* _STATED GOAL_: Will you quote precisely the lines that run from the top of the material below to the line containing "Vec = FreeCAD.Vector", both ends included?

* begin GIVEN MATERIAL *

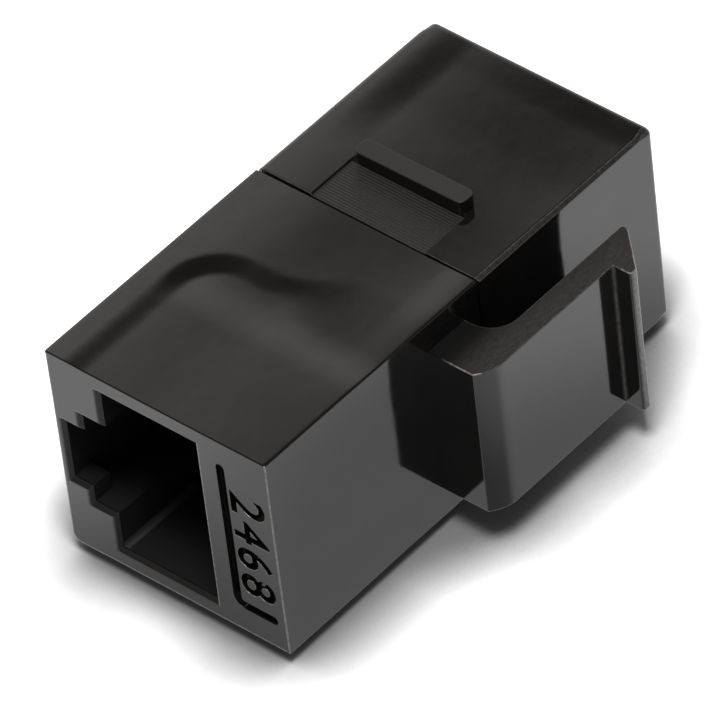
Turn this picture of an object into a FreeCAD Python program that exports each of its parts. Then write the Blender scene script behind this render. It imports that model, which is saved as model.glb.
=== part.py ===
"""Keystone coupler: two eight-way plug sockets back to back in a body that snaps into a panel cut-out.

Axes: +Y points out of the panel towards the user, +X is the spring-latch side, +Z is one flank.
The origin is the centre of the panel-side face, so the body lies at negative Y.
Depths into a socket are measured from its own face. Every socket part is made once, for the rear
end, and mirrored in the plane halfway along the body for the front end.
All lengths are in millimetres.
"""
import FreeCAD, Part
import math
import os

Vec = FreeCAD.Vector

# Body
body_width = 16.06          # X, across latch and lug
body_height = 14.50         # Z, flank to flank
body_length = 33.30         # Y, face to face
front_half_length = 15.15   # panel face to the seam between the halves
long_edge_radius = 0.50     # the four edges that run front to back
panel_edge_radius = 0.30    # the edges round the panel face
rear_edge_chamfer = 0.12    # the edges round the rear face
seam_edge_radius = 0.22     # the front half's edge at the seam
seam_gap = 0.08             # moulding gap between the halves

# Plug socket: a stepped opening with a lead-in round its mouth
plug_width = 11.90          # Z
plug_height = 6.95          # X
plug_depth = 12.30          # face to the shoulder that the contact block seats on
lead_in = 0.27              # 45 degree lead-in at the mouth
shoulder_notch_width = 6.66
shoulder_notch_depth = 1.70
tab_notch_width = 4.30
tab_notch_depth = 1.38
lug_side_wall = 0.72        # wall left behind the deepest notch
face_wall = 1.60            # wall at the mouth, which the plug's tab snaps behind
tab_pocket_depth = 8.50     # face to the end of the room for the plug's tab

# Room behind the socket for the contact block
room_side_wall = 1.43       # walls on the latch and lug sides
room_flank_wall = 0.90      # walls on the two flanks
comb_pocket_wall = 1.48     # wall outside the comb, on the latch side
comb_pocket_start = 1.90    # depth of the pocket's end behind the face
fit_gap = 0.08              # clearance of what drops into the housings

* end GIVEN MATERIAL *

* _RESULT_:
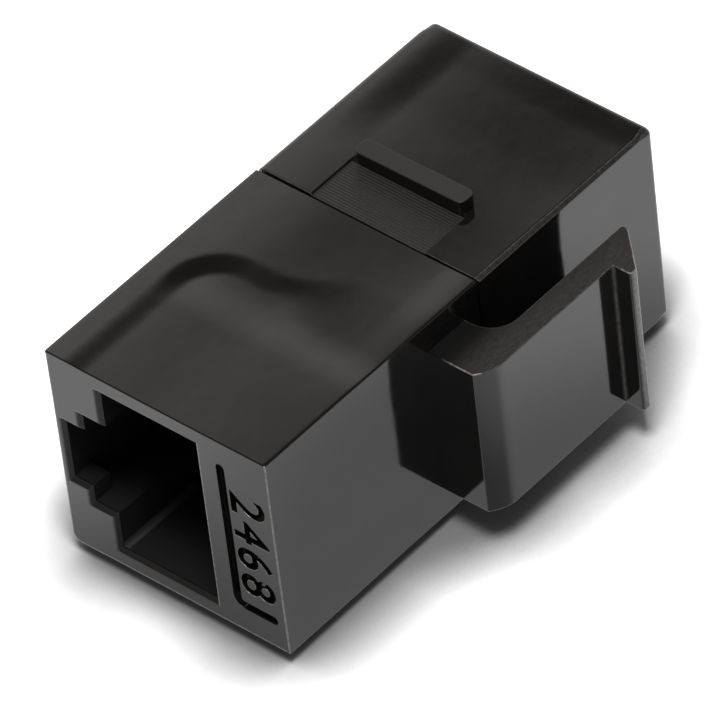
Turn this picture of an object into a FreeCAD Python program that exports each of its parts. Then write the Blender scene script behind this render. It imports that model, which is saved as model.glb.
=== part.py ===
"""Keystone coupler: two eight-way plug sockets back to back in a body that snaps into a panel cut-out.

Axes: +Y points out of the panel towards the user, +X is the spring-latch side, +Z is one flank.
The origin is the centre of the panel-side face, so the body lies at negative Y.
Depths into a socket are measured from its own face. Every socket part is made once, for the rear
end, and mirrored in the plane halfway along the body for the front end.
All lengths are in millimetres.
"""
import FreeCAD, Part
import math
import os

Vec = FreeCAD.Vector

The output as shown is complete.